The House Finance and Tax Committee is expected to agree with and forward a mirror of the latest Senate plan.

“The good news is that bills are moving in both houses of the Legislature. Ultimately, the goals are to resolve differences that are significant,” said Seminole Tribe spokesperson Gary Bitner.

The road to ratification is complicated, he said, “and never pretty.”

“But the Tribe is fully engaged in the process and intent on seeing it through to the best possible result,” Bitner said.

The Seminole compact passed in 2010 promised the state $1 billion over five years in return for exclusivity on blackjack and baccarat games. The new deal adds roulette and craps and laws that limit slot machines at certain parimutuels such as dog and horse tracks. It also allows slots at one venue in Palm Beach and a new facility in Miami-Dade County.

The Senate and House amendments to allow slots at gaming houses in additional counties throws a wrench in the compact agreement signed by Chairman James E. Billie and Scott in early December. The move may force changes to the new compact agreement or kill the compact all together.

During a Feb. 1 meeting at Tribe Headquarters in Hollywood, Scott, Chairman Billie, Seminole Gaming CEO Jim Allen and others met with media, Tribal citizens and casino employees to reveal concurrent plans for a $1.8 billion Hard Rock hotel and entertainment expansion should the compact deal go through.

The expansion includes an 800-room, guitar-shaped hotel in Hollywood with new restaurants and upgrades to Hard Rock Live and top-tier VIP guest accommodations, such as water entry rooms and butler service.

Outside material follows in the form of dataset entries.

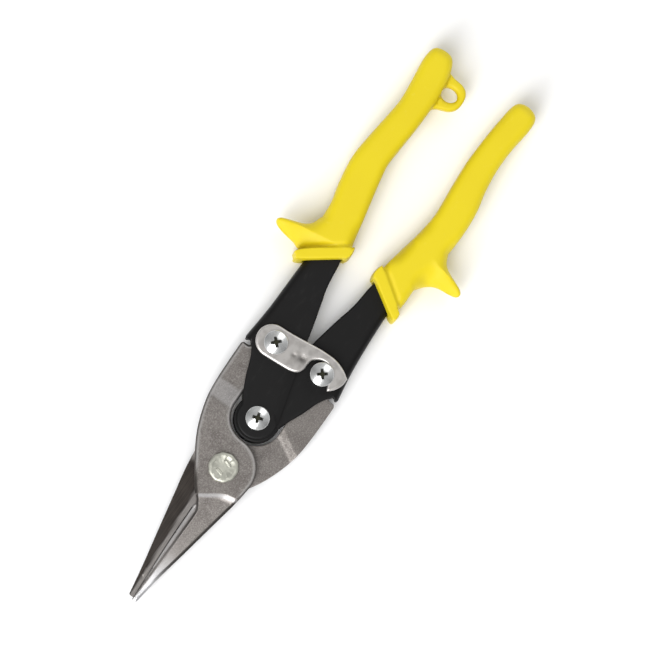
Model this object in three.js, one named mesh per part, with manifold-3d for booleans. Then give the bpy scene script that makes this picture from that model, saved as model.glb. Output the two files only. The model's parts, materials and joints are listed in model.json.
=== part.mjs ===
// Compound-action aviation snips, closed and latched, lying flat.
//
// The snips are a four-bar linkage: the blades cross at the blade pivot, the handles cross at the
// handle pivot, and each blade's tail is pinned inside its own handle at a link screw.
// Everything is drawn with the blade pivot at the origin, +X towards the tips, +Y towards the right
// handle, +Z towards the screw heads, and z = 0 in the plane where the blades shear.
// Blades, handles and grips are drawn on the right handle's side; those of the left handle are
// turned over about X. At the end the object is moved so that its origin is the middle of its base.

import * as THREE from "three";
import { mergeVertices } from "three/addons/utils/BufferGeometryUtils.js";
import Module from "manifold-3d";

const wasm = await Module();
wasm.setup();

// ---------- driving dimensions, in millimetres and degrees ----------

// pivots
const HANDLE_PIVOT_X = -23.6;
const LINK_X = -52;
const LINK_Y = 11;

// blades
const SHEAR_GAP = 0.15; // each blade's flat face to the shear plane
const BOSS_R = 13.05;
const BOSS_THICK = 4.8;
const JAW_THICK = 3.4;
const TIP_THICK = 1.5;
const EDGE_THICK = 1.2; // of the narrow strip along the cutting edge
const STRIP_RISE = 0.15; // how much thicker the strip is at its back
const CREASE_SLOPE = 0.44; // run over rise of the wall between the strip and the jaw's side
const TAIL_THICK = 4.2;
const TAIL_EYE_R = 8;
const TAIL_STEP_X = -10; // where the inner face steps up into the handle's middle
const FRONT_TIP_X = 62.3;
const REAR_TIP_X = 61.4;

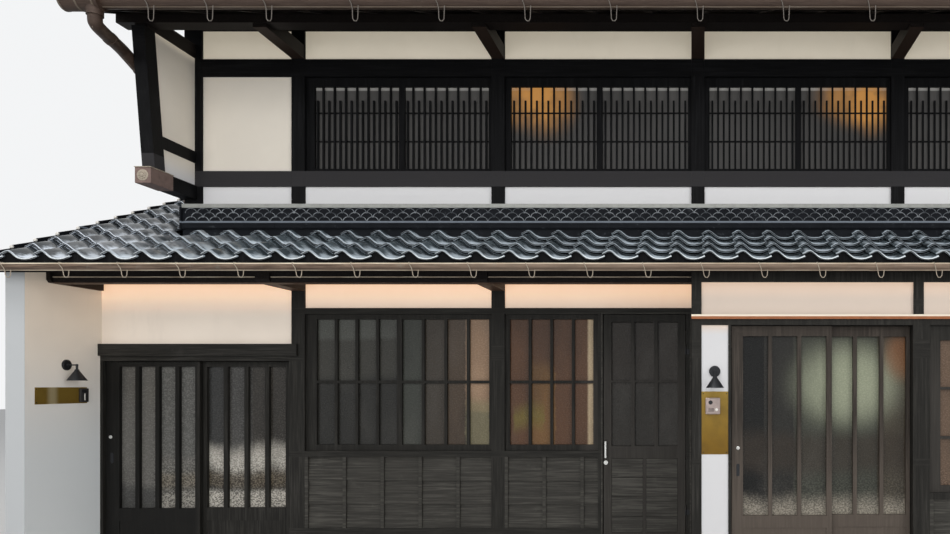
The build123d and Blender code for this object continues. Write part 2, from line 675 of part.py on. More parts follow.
with BuildPart() as wing_frame:
    top = MAIN_ARM_Z[0]
    foot_z = WING_BEAM[1] + JOINT
    run_x([(wing_post_y(foot_z, False), foot_z), (wing_post_y(foot_z, True), foot_z),
           (wing_post_y(top, True), top), (wing_post_y(top, False), top)], WING_X)
    run_x([(wing_post_y(WING_RAIL[0], True) + JOINT, WING_RAIL[0]),
           (FRONT_Y, WING_RAIL[0]), (FRONT_Y, WING_RAIL[1]),
           (wing_post_y(WING_RAIL[1], True) + JOINT, WING_RAIL[1])], WING_X)
    run_x([(FRONT_Y - WING_BEAM_OUT, WING_BEAM[0]), (FRONT_Y, WING_BEAM[0]),
           (FRONT_Y, WING_BEAM[1]), (FRONT_Y - WING_BEAM_OUT, WING_BEAM[1])],
          (WING_X[0] - 10, WING_X[1] + 10))
save(wing_frame, "wing_frame")

# Band where the lower roof meets the wall: laid tiles, scale panel and flashing

BAND_OUT = 190.0
BAND_LAID = (2978.0, 3040.0)         # the laid tiles under the scale panel
BAND_TOP = 3163.0
BAND_LAID_OUT = 18.0
BAND_FROM = {1: CORNER[1] - 41.0, -1: PENT_X[0]}
FLASH_OUT = 14.0
FLASH_EDGE = 34.0
FLASH_RISE = 46.0

with BuildPart() as head_band:
    for sign in (1, -1):
        wall = sign * FRONT_Y
        panel = sign * (FRONT_Y - BAND_OUT)
        laid = sign * (FRONT_Y - BAND_OUT - BAND_LAID_OUT)
        run_x([(wall, pent_z(0)), (panel, pent_z(BAND_OUT)), (panel, BAND_LAID[0]),
               (laid, BAND_LAID[0]), (laid, BAND_LAID[1]), (panel, BAND_LAID[1]),
               (panel, BAND_TOP), (wall, BAND_TOP)], (BAND_FROM[sign], HOUSE[1]))
save(head_band, "head_band")

with BuildPart() as flashing:
    for sign in (1, -1):
        wall = sign * FRONT_Y
        edge = sign * (FRONT_Y - BAND_OUT - FLASH_OUT)
        run_x([(wall, BAND_TOP), (edge, BAND_TOP), (edge, BAND_TOP + FLASH_EDGE),
               (wall, BAND_TOP + FLASH_RISE)], (BAND_FROM[sign], HOUSE[1]))
save(flashing, "flashing")

# Tiles in stepped courses on the boarding


def tile_layer(roof, sign, eave, top_out, x):
    """Courses of tiles: each one's front edge stands on the tail of the last."""
    first = eave + TILE_OUT
    outline = [(sign * (FRONT_Y - top_out), roof(top_out)),
               (sign * (FRONT_Y - eave), roof(eave)),
               (sign * (FRONT_Y - first), roof(first) + TILE_LIP - 60)]
    near = first
    while near > top_out:
        far = max(near - COURSE, top_out)
        outline.append((sign * (FRONT_Y - near), roof(near) + TILE_LIP))
        outline.append((sign * (FRONT_Y - far), roof(far) + TILE_TAIL))
        near = far
    run_x(outline, x)


# Main roof: the waves of the tiles run from eave to ridge
TILE_WAVE = [(0.06, TILE_CREST), (0.44, TILE_TROUGH), (0.68, TILE_TROUGH)]


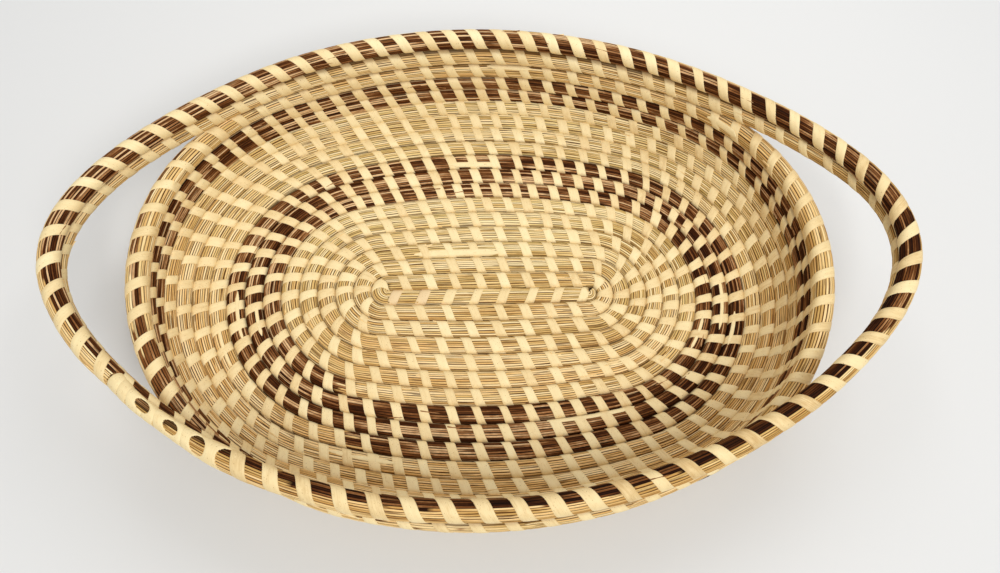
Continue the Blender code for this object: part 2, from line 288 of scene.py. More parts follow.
def sewStitches():
    # places along the coil: of the stitches of the row before, the one whose distance suits
    # best, or a part of the way to it where it is far, eased towards the wanted gap; the top
    # round's are evenly spaced and drawn together or apart by one share to end at the last turn
    places = [float(placeOf(coil["startTurn"])) + sewing["first"]]
    turns = [float(np.interp(places[0], line["place"], line["turn"]))]
    before, last = 0, float(placeOf(sewing["lastTurn"]))
    while places[-1] < last:
        gap = float(wantedGap(turns[-1]))
        while before < len(turns) and placeOf(turns[before] + 1) < places[-1] + gap / 2:
            before += 1
        choices = [turns[i] + 1 for i in range(before, min(before + sewing["tried"], len(turns)))]
        away = [float(placeOf(turn)) - places[-1] for turn in choices if turn < coil["tailEnd"]]
        best = min(away, key=lambda length: abs(math.log(length / gap)), default=gap)
        if turns[-1] > sewing["evenFrom"]:
            best = gap
        elif best > sewing["farthest"] * gap:
            best = best / max(round(best / gap), 2) if best < sewing["lost"] * gap else gap
        best = gap * (best / gap) ** sewing["followed"]
        places.append(places[-1] + best)
        turns.append(float(np.interp(places[-1], line["place"], line["turn"])))
    places, even = np.array(places), placeOf(sewing["evenFrom"])
    drawn = even + (places - even) * (last - even) / (places[-1] - even)
    places = np.where(places > even, drawn, places)
    places[:-1] += dice.uniform(-1, 1, len(places) - 1) * sewing["wander"]
    return places


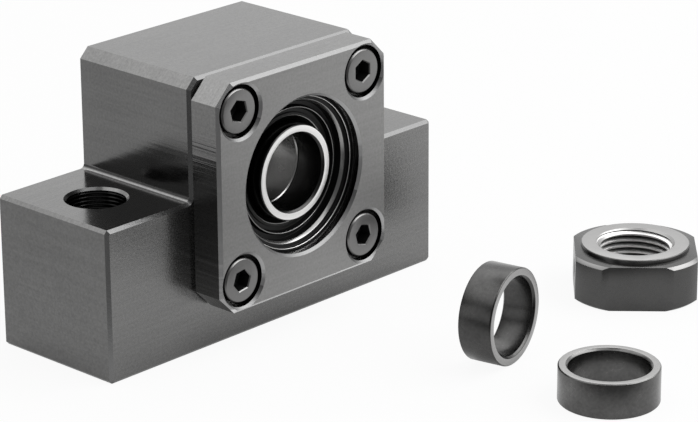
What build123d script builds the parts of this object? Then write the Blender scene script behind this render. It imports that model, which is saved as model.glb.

Seminole Hard Rock Hotel & Casino Tampa will also see major changes: a new 500-room hotel tower, rooftop swimming pool, 2,000 capacity entertainment center, additional poker room and several new restaurants.

But Allen said the Tribe’s gaming business in Florida would not be the biggest winner if the compact is approved – job creation will come out on top. The expansion project is projected to result in nearly 19,500 jobs, which include 3,500 that already exist in Seminole Gaming, 4,900 new positions and 14,600 construction jobs.

“The compact is not all about adding new machines,” Allen said. He said the ripple effect of the compact being denied will bring “severe repercussions.”

When asked if legislators understand mandates set forth by IGRA, Scott, who ran for office in 2010 on jobs promises, said lawmakers try to be informed on issues that come before them.

The IGRA is complicated and much debated but it essentially provides tribal gaming ventures, through the National Indian Gaming Commission, a leg up in the gaming world in order for Tribes to achieve economic development, financial independence and self-determination. That means, the state must allow the Tribe above and beyond what is allowed for non-tribal gaming operations across the board.

“[Legislators] heard what impact the compact will have on people and they know that gaming gives the Tribe and all working people a chance. That is why, when I talk about the compact, the biggest issue is about jobs,” Scott said.

As of publication Feb. 25, both sides of the Legislature had yet to put the compact issue to vote. The Florida legislative session ends March 11.